OpenURI can tell you easily:
require 'open-uri'
starting_url = 'http://www.example.com'
final_uri = nil
puts "Starting URL: #{ starting_url }"
io = open(starting_url) { |io| final_uri = io.base_uri }
doc = io.read
puts "Final URL: #{ final_uri.to_s }"
Which outputs:
Starting URL: http://www.example.com
Final URL: http://www.iana.org/domains/example
base_uri is documented in the OpenURI::Meta module.

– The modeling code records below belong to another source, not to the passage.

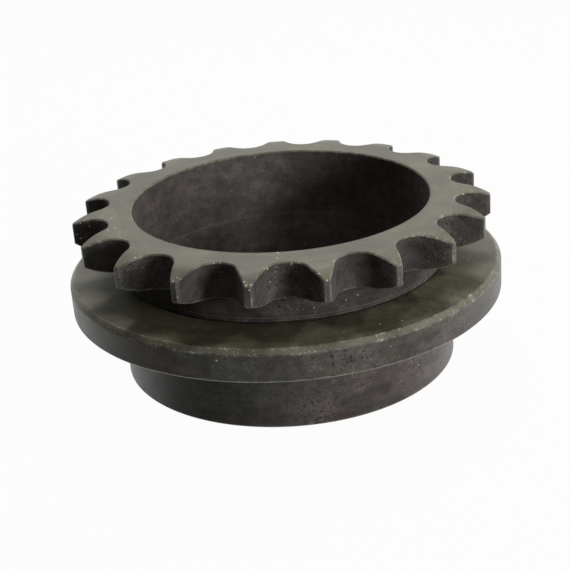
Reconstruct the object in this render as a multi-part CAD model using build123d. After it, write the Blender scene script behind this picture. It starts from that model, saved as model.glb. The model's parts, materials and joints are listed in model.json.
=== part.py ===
from build123d import *
import os
from math import acos, atan2, cos, hypot, isclose, pi, radians, sin, sqrt, tan

# Chain sprocket, turned from one steel blank and then toothed: a ring of teeth
# on top, a short neck, a round flange that reaches past the teeth and a plain
# hub, all round one smooth through bore. Millimetres, +Z along the bore, origin
# in the middle of the hub's end face, with one tooth pointing along +Y.

# Roller chain that runs on the teeth: 3/4 inch pitch, one strand
CHAIN_PITCH = 19.05
ROLLER_DIAMETER = 12.07
CHAIN_INNER_WIDTH = 11.68
LINK_PLATE_DEPTH = 16.13

# Tooth ring
TEETH = 19
TIP_CUTBACK = 0.33           # tooth tips inside the standard's middle height
TOOTH_SIDE_PLAY = 1.28       # chain's inner width less the width of a tooth
SIDE_RELIEF = 2.2            # taken off each side of a tooth at its tip
PLATE_CLEARANCE = 0.76       # between the neck and the lowest link plates

# Turned body
NECK_HEIGHT = 8.7
NECK_WALL = 4.15
FLANGE_THICKNESS = 9.4
FLANGE_REACH = 2.9           # past the tooth tips
HUB_HEIGHT = 21.6
HUB_WALL = 6.1

# Edges and corners
BORE_CHAMFER = 0.4
HUB_CHAMFER = 0.5
FLANGE_TOP_CHAMFER = 1.2
FLANGE_BOTTOM_CHAMFER = 0.5
HUB_CORNER_RADIUS = 1.0
UNDERCUT_HEIGHT = 0.7
UNDERCUT_DEPTH = 0.4
TOOTH_EDGE_BREAK = 0.4       # round each tooth gap, on both sides of the ring
CUT_CLEARANCE = 1.0          # how far a tooth gap's cut runs out of the ring

# Chain geometry: the rollers' centres lie on the pitch circle. Their seats and
# the flanks are halfway between the standard's smallest and largest tooth gap,
# and the tips are just inside the middle of its lowest and highest.
half_tooth = pi / TEETH
pitch_radius = CHAIN_PITCH / 2 / sin(half_tooth)
tip_height = (CHAIN_PITCH * (2.25 - 1.6 / TEETH) / 2 - ROLLER_DIAMETER) / 2 - TIP_CUTBACK
tip_radius = pitch_radius + tip_height
seat_radius = 0.505 * ROLLER_DIAMETER + 0.069 * ROLLER_DIAMETER ** (1 / 3) / 2
seat_half_angle = radians(130 - 90 / TEETH) / 2
flank_radius = ROLLER_DIAMETER * (0.12 * (TEETH + 2) + 0.008 * (TEETH**2 + 180)) / 2
relief_radius = CHAIN_PITCH
tooth_width = CHAIN_INNER_WIDTH - TOOTH_SIDE_PLAY

# Radii of the turned body: the link plates pass beside the neck, which sets
# its size, and the walls give the bore and the hub
neck_radius = (CHAIN_PITCH / tan(half_tooth) - 1.04 * LINK_PLATE_DEPTH - PLATE_CLEARANCE) / 2
bore_radius = neck_radius - NECK_WALL
hub_radius = bore_radius + HUB_WALL
flange_radius = tip_radius + FLANGE_REACH

# Heights of its faces
flange_bottom = HUB_HEIGHT
flange_top = flange_bottom + FLANGE_THICKNESS
ring_bottom = flange_top + NECK_HEIGHT
ring_top = ring_bottom + tooth_width


def corner(section, radius, height):
    """The section's corner at that radius and height."""
    return section.vertices().sort_by_distance((radius, 0, height))[0]


def turned_blank():
    """The whole turned shape, before toothing: its half section swept round the bore.

    The ring's two sides end in relief arcs that start square to the bore and
    fall away towards the tips.
    """
    relief_start = tip_radius - sqrt(relief_radius**2 - (relief_radius - SIDE_RELIEF) ** 2)
    lower_relief = TangentArc(
        (relief_start, 0, ring_bottom), (tip_radius, 0, ring_bottom + SIDE_RELIEF), tangent=(1, 0, 0)
    )
    upper_relief = TangentArc(
        (relief_start, 0, ring_top), (tip_radius, 0, ring_top - SIDE_RELIEF), tangent=(1, 0, 0)
    )
    below = Polyline(
        (bore_radius, 0, 0),
        (hub_radius, 0, 0),
        (hub_radius, 0, flange_bottom),
        (flange_radius, 0, flange_bottom),
        (flange_radius, 0, flange_top),
        (neck_radius, 0, flange_top),
        (neck_radius, 0, ring_bottom),
        lower_relief @ 0,
    )
    tips = Line(lower_relief @ 1, upper_relief @ 1)
    above = Polyline(upper_relief @ 0, (bore_radius, 0, ring_top), (bore_radius, 0, 0))
    section = make_face(below + lower_relief + tips + upper_relief + above)

    chamfers = [
        (bore_radius, 0, BORE_CHAMFER),
        (bore_radius, ring_top, BORE_CHAMFER),
        (hub_radius, 0, HUB_CHAMFER),
        (flange_radius, flange_bottom, FLANGE_BOTTOM_CHAMFER),
        (flange_radius, flange_top, FLANGE_TOP_CHAMFER),
    ]
    for radius, height, size in chamfers:
        section = chamfer(corner(section, radius, height), size)
    section = fillet(corner(section, hub_radius, flange_bottom), HUB_CORNER_RADIUS)
    return revolve(section, Axis.Z)


def neck_undercut():
    """The narrow relief groove turned into the neck's foot, with a 45 degree upper side."""
    groove = make_face(
        Polyline(
            (neck_radius, 0, flange_top),
            (neck_radius - UNDERCUT_DEPTH, 0, flange_top),
            (neck_radius - UNDERCUT_DEPTH, 0, flange_top + UNDERCUT_HEIGHT - UNDERCUT_DEPTH),
            (neck_radius, 0, flange_top + UNDERCUT_HEIGHT),
            close=True,
        )
    )
    return revolve(groove, Axis.Z)


def tooth_gap():
    """The space that one roller drops into, as a solid to cut away, centred on +X.

    The seat is an arc round the roller's centre. A flank arc that bulges into
    the gap leads off each end of it, out to a circle clear of the tips.
    """
    outer_radius = tip_radius + CUT_CLEARANCE
    root_radius = pitch_radius - seat_radius
    seat_end = (
        pitch_radius - seat_radius * cos(seat_half_angle),
        seat_radius * sin(seat_half_angle),
    )
    flank_centre_x = pitch_radius - (seat_radius + flank_radius) * cos(seat_half_angle)
    flank_centre_y = (seat_radius + flank_radius) * sin(seat_half_angle)
    reach = hypot(flank_centre_x, flank_centre_y)
    swing = acos((reach**2 + outer_radius**2 - flank_radius**2) / (2 * reach * outer_radius))
    mouth_angle = atan2(flank_centre_y, flank_centre_x) - swing
    mouth_end = (outer_radius * cos(mouth_angle), outer_radius * sin(mouth_angle))

    seat = ThreePointArc((seat_end[0], -seat_end[1]), (root_radius, 0), seat_end)
    flank = TangentArc(seat_end, mouth_end, tangent=(sin(seat_half_angle), cos(seat_half_angle)))
    mouth = ThreePointArc(mouth_end, (outer_radius, 0), (mouth_end[0], -mouth_end[1]))
    outline = make_face(seat + flank + mouth + mirror(flank, Plane.XZ))
    depth = tooth_width + 2 * CUT_CLEARANCE
    return extrude(Plane.XY.offset(ring_bottom - CUT_CLEARANCE) * outline, depth)


def in_tooth_gap(face):
    """Whether the face is a roller's seat or a tooth flank."""
    return face.geom_type == GeomType.CYLINDER and (
        isclose(face.radius, seat_radius) or isclose(face.radius, flank_radius)
    )


def chain_sprocket():
    """The finished sprocket: the turned body, toothed, with its tooth edges broken."""
    first_gap = 90 + 180 / TEETH
    gaps = PolarLocations(0, TEETH, start_angle=first_gap) * tooth_gap()
    toothed = turned_blank() - neck_undercut() - gaps
    gap_edges = toothed.faces().filter_by(in_tooth_gap).edges()
    side_edges = gap_edges.filter_by(GeomType.LINE, reverse=True)
    sprocket = chamfer(side_edges, TOOTH_EDGE_BREAK)
    sprocket.label = "chain_sprocket"
    return sprocket


os.makedirs("parts", exist_ok=True)
export_step(chain_sprocket(), "parts/chain_sprocket.step")
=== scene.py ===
import json
import math

import bpy
import numpy as np
from mathutils import Matrix, Vector


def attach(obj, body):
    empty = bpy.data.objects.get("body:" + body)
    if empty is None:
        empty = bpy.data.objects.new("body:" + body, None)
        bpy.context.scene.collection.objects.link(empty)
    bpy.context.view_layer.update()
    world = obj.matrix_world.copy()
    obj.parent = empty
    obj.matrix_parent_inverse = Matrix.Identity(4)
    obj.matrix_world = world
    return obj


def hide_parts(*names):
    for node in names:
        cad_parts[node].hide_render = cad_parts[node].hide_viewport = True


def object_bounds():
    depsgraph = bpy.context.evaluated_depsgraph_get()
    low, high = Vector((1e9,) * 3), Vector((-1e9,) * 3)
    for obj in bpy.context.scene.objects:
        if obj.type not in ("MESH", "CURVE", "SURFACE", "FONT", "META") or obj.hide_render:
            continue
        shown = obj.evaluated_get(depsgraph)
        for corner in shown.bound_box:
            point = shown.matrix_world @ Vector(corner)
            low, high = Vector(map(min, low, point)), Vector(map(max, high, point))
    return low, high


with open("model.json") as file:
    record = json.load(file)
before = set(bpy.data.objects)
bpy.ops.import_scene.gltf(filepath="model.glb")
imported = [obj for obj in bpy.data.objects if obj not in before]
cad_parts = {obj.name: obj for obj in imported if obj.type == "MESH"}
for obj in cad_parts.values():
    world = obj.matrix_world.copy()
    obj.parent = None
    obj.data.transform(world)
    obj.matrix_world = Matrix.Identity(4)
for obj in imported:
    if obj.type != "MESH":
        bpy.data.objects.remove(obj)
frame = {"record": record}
cad_low, cad_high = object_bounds()

# ---------------------------------------------------------------------------
# Outline of the teeth. A form cutter takes one gap after another out of the
# turned ring: a roller's seat between two long, gently curved flanks. The
# narrow land left at each tip is part of the turned outside.
# ---------------------------------------------------------------------------
mounts = {mount["name"]: mount for mount in frame["record"]["mounts"]}
TEETH = mounts["chain"]["dims"]["count"]
PITCH_RADIUS = mounts["chain"]["dims"]["pcd_mm"] / 2000
FLANGE_REACH = 0.0029
TIP_RADIUS = cad_high.x - FLANGE_REACH
SEAT_RADIUS = 0.006174
SEAT_HALF_ANGLE = math.radians(62.63)
FLANK_RADIUS = 0.04133
TIP_CORNER_BLEND = 0.0005
COLUMNS_PER_TOOTH = 48
FINE_STEPS_PER_TOOTH = 1600

seat_length = SEAT_RADIUS * SEAT_HALF_ANGLE
flank_centre = PITCH_RADIUS + (SEAT_RADIUS + FLANK_RADIUS) * np.exp(1j * (math.pi - SEAT_HALF_ANGLE))


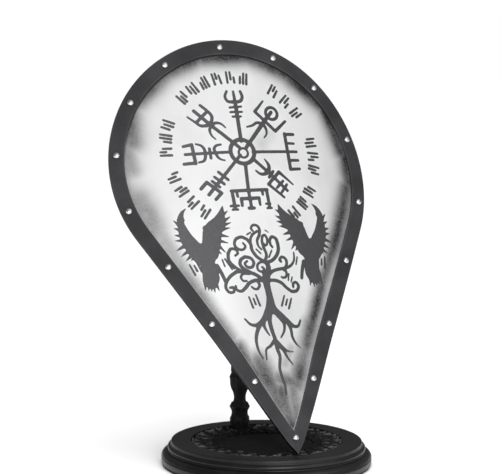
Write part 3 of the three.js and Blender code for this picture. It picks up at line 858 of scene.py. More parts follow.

I had the exact same issue recently. What I did was to create a class that inherits from Nokogiri::HTML::Document, and then just override thenew class method to parse the document, then save the url in an instance variable with an accessor:
require 'nokogiri'
require 'open-uri'
class Webpage < Nokogiri::HTML::Document
attr_accessor :url
class << self
def new(url)
html = open(url)
self.parse(html).tap do |d|
d.url = url
end
end
end
end
Then you can just create a new Webpage, and it will have access to all the normal methods you would have with a Nokogiri::HTML::Document:
w = Webpage.new("http://www.google.com")
w.url
#=> "http://www.google.com"
w.at_css('title')
#=> [#<Nokogiri::XML::Element:0x4952f78 name="title" children=[#<Nokogiri::XML::Text:0x4952cb2 "Google">]>]
If you have some relative url that you got from an image tag, you can then make it absolute by passing the return value of the url accessor to URI.join:
relative_link_url = "/media/image/image.png"
=> "/media/image/image.png"
URI.join(w.url, relative_link_url).to_s
=> "http://www.google.com/media/image/image.png"
Hope that helps.
p.s. the title of this question is quite misleading. Something more along the lines of "Accessing URL of Nokogiri HTML document" would be clearer.